His father-in-law tells him he’s an idiot. “Maybe I am,” he tell us, “but I’m happy.”
Even if if you don’t count the long stop at the logging museum—where I buy a bird-shaped water whistle and a train t-shirt declaring me “ALL STEAMED UP”—it takes us 12 hours to get home. The combination of holiday and construction traffic has turned the highway rest stops into stations of the apocalypse: idling trucks and fractious dogs and children, bickering in a dozen languages, overflowing toilets and trash. I spend the week that follows wistfully browsing real estate.

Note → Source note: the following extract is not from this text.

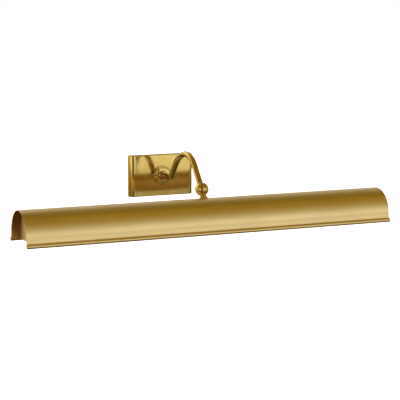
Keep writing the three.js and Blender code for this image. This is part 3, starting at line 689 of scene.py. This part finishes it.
lamp_height = 8 * MM
foot_top = strap_bottom - 0.3 * MM
foot_bottom = foot_top - strap_thickness
foot_length, upright_bottom = 13 * MM, lamp_height - strap_width / 2
socket_start, socket_end, collar = 1.5 * MM, 36 * MM, 13.5 * MM
socket_radius, barrel_radius, mouth_radius = 15.5 * MM, 14.5 * MM, 13.4 * MM
cap_start, cap_end, thread_radius = 9 * MM, 31 * MM, 12.9 * MM
glass_neck, glass_radius, glass_tip, glass_dome = 12.3 * MM, 16 * MM, 150 * MM, 9 * MM

ell = outline((0, upright_bottom), (strap_thickness, upright_bottom), (strap_thickness, foot_bottom, 0.8 * MM),
              (foot_length, foot_bottom), (foot_length, foot_top), (0, foot_top, 2 * MM))
rivet = outline((0, foot_bottom - 1.3 * MM), (2.6 * MM, foot_bottom - 1.3 * MM, 0.8 * MM),
                (2.8 * MM, foot_bottom - 0.1 * MM, 0.1 * MM), (1.5 * MM, foot_bottom - 0.1 * MM),
                (1.5 * MM, strap_top + 0.1 * MM), (2.4 * MM, strap_top + 0.1 * MM),
                (2.2 * MM, strap_top + 0.6 * MM, 0.3 * MM), (0, strap_top + 0.6 * MM), closed=False, steps=4)
holder = outline(
    (2 * MM, socket_start), (12.5 * MM, socket_start, 1 * MM), (barrel_radius, socket_start + 2 * MM, 1 * MM),
    (barrel_radius, collar - 1.2 * MM, 0.4 * MM), (socket_radius, collar - 0.2 * MM, 0.6 * MM),
    (socket_radius, socket_end - 3.2 * MM, 0.3 * MM), (socket_radius - 0.5 * MM, socket_end - 2.7 * MM, 0.2 * MM),
    (socket_radius - 0.5 * MM, socket_end - 2.2 * MM, 0.2 * MM), (socket_radius, socket_end - 1.7 * MM, 0.3 * MM),
    (socket_radius, socket_end, 0.6 * MM), (mouth_radius, socket_end, 0.5 * MM),
    (mouth_radius, socket_start + 4 * MM), (2 * MM, socket_start + 4 * MM), steps=3)
dome = [Vector((glass_radius * math.cos(math.radians(t)) ** 0.7,
                glass_tip - glass_dome + glass_dome * math.sin(math.radians(t)))) for t in range(0, 90, 6)]
glass = outline((glass_neck, cap_end - 0.5 * MM), (glass_neck, socket_end + 2 * MM, 3 * MM),
                (glass_radius, socket_end + 10 * MM, 7 * MM), (glass_radius, glass_tip - glass_dome - MM),
                closed=False, steps=8) + dome + [Vector((0, glass_tip))]

for number, x in enumerate(lamp_places, 1):
    place = neck_frame @ Matrix.Translation((x, 0, 0))
    along = place @ Matrix.Translation((0, 0, lamp_height)) @ facing(Vector(), RIGHT)

    bent = prism(ell, strap_width, place, edge=0.15 * MM)
    screw_hole = drill(along @ Vector((0, 0, -3 * MM)), RIGHT, 2 * MM, 6 * MM, 24)
    rivet_hole = drill(place @ Vector((rivet_x, 0, foot_bottom - MM)), neck_line, 1.8 * MM, 4 * MM, 24)
    finished(f"holder_bracket_{number}", cut(bent, screw_hole, rivet_hole), zinc, "zinc_steel", "shade_side",
             f"socket_bracket_{number}")
    finished(f"holder_rivet_{number}", turned(rivet, place @ Matrix.Translation((rivet_x, 0, 0)), 28, closed=False),
             zinc, "zinc_steel", "shade_side", f"bracket_rivet_{number}")

    # Lampholder, with finger flutes moulded into the barrel behind its collar
    barrel = turned(holder, along, 96)
    flutes = [f for f in barrel.faces if abs((along.inverted() @ f.calc_center_median()).xy.length - barrel_radius)
              < 0.3 * MM and 5 * MM < (along.inverted() @ f.calc_center_median()).z < 11 * MM]
    grooves = [f for f in flutes if round(math.degrees(math.atan2(*(along.inverted() @ f.calc_center_median()).xy))
                                          / 3.75 - 0.5) % 4 == 0]
    bmesh.ops.inset_individual(barrel, faces=grooves, thickness=0.12 * MM, depth=-0.45 * MM)
    finished(f"lampholder_{number}", barrel, phenolic, "black_phenolic", "shade_side", f"socket_{number}")
    finished(f"holder_screw_{number}",
             screw(3 * MM, 1.9 * MM, 1.7 * MM, 5.2 * MM, along @ Matrix.Translation((0, 0, -0.1 * MM))
                   @ Matrix.Rotation(math.pi, 4, "X"), 0.8 * MM),
             zinc, "zinc_steel", "shade_side", f"socket_screw_{number}")

    # Screw cap: a rolled thread wound up the shell, and the contact button
    pitch, turns, steps = 3.6 * MM, 5, 32
    thread = bmesh.new()
    wave = [thread.verts.new(along @ Vector((thread_radius - 0.5 * MM + 0.5 * MM * math.cos(math.tau * t / 8), 0,
                                             cap_start + 4.6 * MM - pitch / 2 + pitch * t / 8 + pitch / 2)))
            for t in range(9)]
    for first, second in zip(wave, wave[1:]):
        thread.edges.new((first, second))
    bmesh.ops.spin(thread, geom=thread.verts[:] + thread.edges[:], cent=along @ Vector(),
                   axis=RIGHT, dvec=RIGHT * pitch / steps, angle=math.tau * (turns - 1), steps=steps * (turns - 1),
                   use_merge=False, use_normal_flip=False, use_duplicate=False)
    bmesh.ops.remove_doubles(thread, verts=thread.verts, dist=1e-5)
    bmesh.ops.recalc_face_normals(thread, faces=thread.faces)
    bmesh.ops.solidify(thread, geom=thread.faces[:], thickness=0.3 * MM)
    button = turned(outline((0, cap_start), (5 * MM, cap_start, 0.8 * MM), (7 * MM, cap_start + 3 * MM, 0.5 * MM),
                            (thread_radius - MM, cap_start + 5 * MM, 0.8 * MM), (thread_radius - MM, cap_end),
                            (thread_radius - 1.4 * MM, cap_end), (thread_radius - 1.4 * MM, cap_start + 5.6 * MM),
                            (6.6 * MM, cap_start + 3.8 * MM), (0, cap_start + MM), closed=False), along, 40,
                    closed=False)
    loose = bpy.data.meshes.new("button")
    button.to_mesh(loose)
    button.free()
    thread.from_mesh(loose)
    bpy.data.meshes.remove(loose)
    finished(f"lamp_cap_{number}", thread, brass, "polished_brass", "shade_side", f"lamp_base_{number}")

    bulb = turned(glass, along, 64, closed=False)
    bmesh.ops.solidify(bulb, geom=bulb.faces[:], thickness=0.8 * MM)
    finished(f"lamp_bulb_{number}", bulb, opal, "opal_glass", "shade_side", f"lamp_glass_{number}")

# ---- Leads -----------------------------------------------------------------------------------------------------
# White sleeved wire: up the inside of the arm, down through the neck, and along the strap to the lampholders.
sleeve, tree, shader = finish("wire_sleeve", (0.78, 0.74, 0.64), 0, 0.5)
weave = pattern(tree, 2600, detail=2)
tinted(tree, shader, weave, (0.7, 0.65, 0.54), (0.84, 0.81, 0.72))
raised(tree, shader, weave, 0.4, 0.06 * MM)
low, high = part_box("shade_lead")
lead_middle = (low + high) / 2
lead = turned(outline((0, 0), (1.15 * MM, 0, 0.3 * MM), (1.15 * MM, high.x - low.x, 0.3 * MM), (0, high.x - low.x),
                      closed=False), facing(Vector((low.x, lead_middle.y, lead_middle.z)), RIGHT), 16, closed=False)
finished("strap_lead", lead, sleeve, "lead_sleeve", "shade_side", "shade_lead")
for node in ("arm_lead", "neck_lead"):
    frame["nodes"][node].data.materials.clear()
    frame["nodes"][node].data.materials.append(sleeve)

# ---- Studio ----------------------------------------------------------------------------------------------------
# A pale floor with a soft wash of light from above, and a graded surround that lights the fixture and is what its
# brass reflects. The camera stands to the left of the fixture and a little above it.
scene = bpy.context.scene
scene.view_settings.view_transform = "Standard"

azimuth, elevation, distance = math.radians(-24.39), math.radians(8.2), 2.29
target = Vector((0.0345, -0.087, -0.03405))
camera_data = bpy.data.cameras.new("camera")
camera_data.lens, camera_data.sensor_width = 126.5, 36
camera = bpy.data.objects.new("camera", camera_data)
away = Vector((math.sin(azimuth) * math.cos(elevation), -math.cos(azimuth) * math.cos(elevation),
               math.sin(elevation)))
camera.location = target + away * distance
camera.rotation_euler = (math.pi / 2 - elevation, 0, azimuth)
scene.collection.objects.link(camera)
scene.camera = camera

floor_mesh = bpy.data.meshes.new("floor")
floor_reach, floor_drop = 40, 0.45
ground = bmesh.new()
bmesh.ops.create_grid(ground, x_segments=1, y_segments=1, size=floor_reach,
                      matrix=Matrix.Translation((0, 0, -floor_drop)))
ground.to_mesh(floor_mesh)
ground.free()
floor = bpy.data.objects.new("floor", floor_mesh)
scene.collection.objects.link(floor)
paper, tree, shader = finish("floor_paper", (0.9, 0.9, 0.9), 0, 0.9)
tinted(tree, shader, pattern(tree, 3, detail=2), (0.89, 0.89, 0.89), (0.91, 0.91, 0.91))
floor.data.materials.append(paper)
floor.visible_glossy = False

wash_data = bpy.data.lights.new("floor_wash", "SUN")
wash_data.energy, wash_data.angle = 4.6, math.radians(100)
wash = bpy.data.objects.new("floor_wash", wash_data)
wash.visible_glossy = False
scene.collection.objects.link(wash)

world = bpy.data.worlds.new("surround")
world.use_nodes = True
scene.world = world
tree = world.node_tree


def reckon(operation, *values):
    """A sum on node outputs and plain numbers."""
    node = tree.nodes.new("ShaderNodeMath")
    node.operation = operation
    for socket, value in zip(node.inputs, values):
        if isinstance(value, (int, float)):
            socket.default_value = value
        else:
            tree.links.new(value, socket)
    return node.outputs[0]


def banded(degrees, stops):
    """Colours round a full turn, given at stops of (degrees, colour) and blended smoothly between them."""
    ramp = tree.nodes.new("ShaderNodeValToRGB")
    ramp.color_ramp.interpolation = "B_SPLINE"
    ramp.color_ramp.elements.remove(ramp.color_ramp.elements[0])
    for i, (at, colour) in enumerate(stops):
        stop = ramp.color_ramp.elements[0] if i == 0 else ramp.color_ramp.elements.new(at / 360 + 0.5)
        stop.position = at / 360 + 0.5
        stop.color = (*colour, 1)
    tree.links.new(reckon("ADD", reckon("DIVIDE", degrees, math.tau), 0.5), ramp.inputs["Fac"])
    return ramp.outputs["Color"]


def blended(kind, first, second, factor):
    """Two colours mixed by that kind of blend."""
    mix = tree.nodes.new("ShaderNodeMix")
    mix.data_type, mix.blend_type = "RGBA", kind
    for name, value in (("A", first), ("B", second), ("Factor", factor)):
        if isinstance(value, (int, float, tuple)):
            mix.inputs[name].default_value = value
        else:
            tree.links.new(value, mix.inputs[name])
    return mix.outputs["Result"]


direction = tree.nodes.new("ShaderNodeTexCoord")
split = tree.nodes.new("ShaderNodeSeparateXYZ")
tree.links.new(direction.outputs["Generated"], split.inputs["Vector"])
forward = reckon("MULTIPLY", split.outputs["Y"], -1)
overhead = banded(reckon("ARCTAN2", split.outputs["Z"], forward), (
    (-180, (0.45, 0.37, 0.22)), (-165, (0.5, 0.41, 0.25)), (-120, (0.1, 0.07, 0.02)), (-80, (0.1, 0.075, 0.018)),
    (-45, (0.1, 0.08, 0.03)), (-24, (0.24, 0.22, 0.15)), (-9, (0.58, 0.59, 0.5)), (3, (0.9, 0.92, 0.88)),
    (15, (0.56, 0.57, 0.48)), (28, (0.39, 0.37, 0.24)), (45, (0.29, 0.23, 0.065)), (64, (0.24, 0.165, 0.018)),
    (100, (0.23, 0.17, 0.015)), (122, (0.3, 0.23, 0.05)), (138, (0.66, 0.61, 0.49)), (155, (0.86, 0.84, 0.8)),
    (180, (0.45, 0.37, 0.22))))
around = banded(reckon("ARCTAN2", split.outputs["X"], forward), (
    (-180, (0.5, 0.5, 0.5)), (-160, (1, 1, 1)), (-100, (0.6, 0.6, 0.6)), (-65, (0.85, 0.85, 0.8)),
    (-46, (0.95, 0.9, 0.7)), (-34, (0.02, 0.016, 0.01)), (-10, (0.02, 0.016, 0.01)), (2, (0.8, 0.8, 0.8)),
    (16, (0.8, 0.8, 0.8)), (28, (0.7, 0.7, 0.7)), (42, (0.72, 0.72, 0.74)), (65, (0.75, 0.75, 0.77)),
    (90, (0.5, 0.5, 0.5)), (150, (0.34, 0.34, 0.34)),
    (180, (0.5, 0.5, 0.5))))
ray = tree.nodes.new("ShaderNodeLightPath")
seen = blended("MULTIPLY", overhead, around, 1)
glow = tree.nodes["Background"]
tree.links.new(blended("MIX", seen, (1, 1, 1, 1), ray.outputs["Is Camera Ray"]), glow.inputs["Color"])
brightness = 2.1
tree.links.new(reckon("MULTIPLY_ADD", ray.outputs["Is Camera Ray"], 1 - brightness, brightness),
               glow.inputs["Strength"])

The season’s nearly over and we haven’t been backpacking once. We get it together just enough for 18 or so hours in Emigrant, a tease. I’m dizzy and wheezing from the altitude, but the light in the morning‘s a balm and the water, once I inch my way in, a cool caress.
This trip has two offenders. One is Maddie the dog, who limps and lags and pants until she cons me into lobbying for the removal of her backpack—and then bolts off into the woods like a track sprinter. The second is the garbage human flying a drone over the lake.
“NO DRONES IN THE WILDERNESS,” Ryan yells down to their Instagram-able hammocks on the shore. This of course is all anyone can do. But vivid fantasies of a sharp shot from a BB gun—also, obviously, not allowed in the wilderness—down to the bite of granite on my elbows, the pop and the whine and clatter of the wounded machine—carry me all the way down to the car.
I’m sick and sitting out the first day’s ride as a sort of sacrificial offering, as if a cold can be negotiated with. Walking alone in the woods instead I encounter a snake, an encampment, a creepy pile of rotting clothing, and a stretch of trail that smells suddenly and powerfully like a railroad track. There’s no reason for this that I can see. Just Gold Country shadows and ghosts.
Back in town I watch two kids—maybe nine or ten—as they record a third cannonballing off the bridge into the river. They take turns working the cell phone and shuttling the performer’s Crocs back and forth. They debrief. (“So-o sketch, bro. That one was so sketch.”)
It’s a nontrivial jump with signage strenuously forbidding it. I wouldn’t have tried it at their age, and though I think I’m braver now I know I’m not brave enough. Over the course of what I’ll call my career as an editor I have by coincidence worked on three separate pieces featuring an interviewee who paralyzed themselves jumping into rivers or lakes, and the act of dissecting each scene down to the comma has given cliff-diving and the like a special place in my anti-repertoire, the things I will not do. I’m glad when the kid quits for pizza.
When I ride, even somewhere familiar, I take very few bridge-grade risks. The consequences are too high, and the payoff—given that my bravest moments on a bike are routine for everyone else—almost nonexistent. So when I crash these days it’s usually somewhere unexpected: in this case, on a flat, fast corner 30 seconds from the car. I’ve been trying to hold Ryan’s wheel. I insist it had been going, up until that point, pretty well.
“Bigger tires,” he shrugs.
I’ve been up to the Sierra Buttes lookout tower before, in my first week out of the boot after breaking my foot. I wasn’t taking any risks when I did that, either. I was walking down the stairs in my own damn house.
Now, dragging my bike up boulders everyone else seems able to ride, I can’t understand how I ever managed the hike.
Slowly, doggedly, eventually, I suppose, if not bravely or well. Then as now; now, I hope, as ever.